Many workers in the greater Los Angeles areas gladly accept the opportunity to earn overtime when their employers offer it to them. Many others eagerly await, and sometimes even expect, periodic performance bonuses and other extra payments employers customarily give during holidays or even just because. Among executives and other high earners, these bonuses can be significant, frequently being worth tens or even hundreds of thousands of dollars.
As this blog has mentioned before, a California parent's child support gets determined primarily based on the income of each parent. In theory, this would include bonuses and overtime, even if someone may argue that such payments are not ever guaranteed.

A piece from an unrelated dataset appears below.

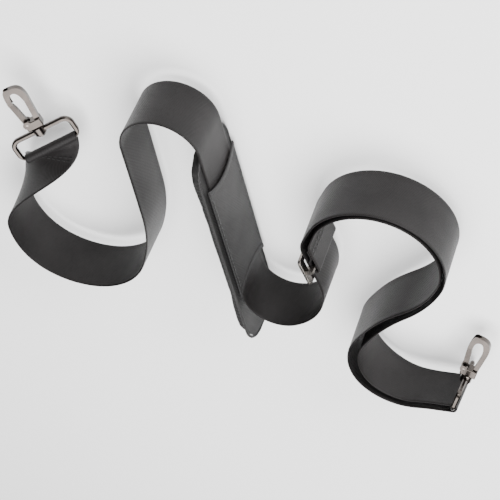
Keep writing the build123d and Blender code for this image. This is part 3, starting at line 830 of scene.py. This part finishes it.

California's law specifically provides that bonuses are income that must be included in a child support calculation. Likewise, to the extent that overtime pay is included in one's salary or wages, courts must also account for it when determining a child support obligation.
However, there is an important caveat to this general rule. Specifically, courts in California may take notice that a parent's income could fluctuate from time to time. This would be the case when a parent's overtime is not guaranteed or when the amounts of a bonus vary and are not dependent on a person's meeting specific expectations.
It should be noted, though, that courts have the discretion to modify one's child support under such circumstances. They do not have to do so. Therefore, someone who believes that his or her bonuses or overtime should not be counted on for child support purposes will have to present evidence and arguments to prove his or her case. Getting the assistance of an experienced legal professional can be helpful in this respect.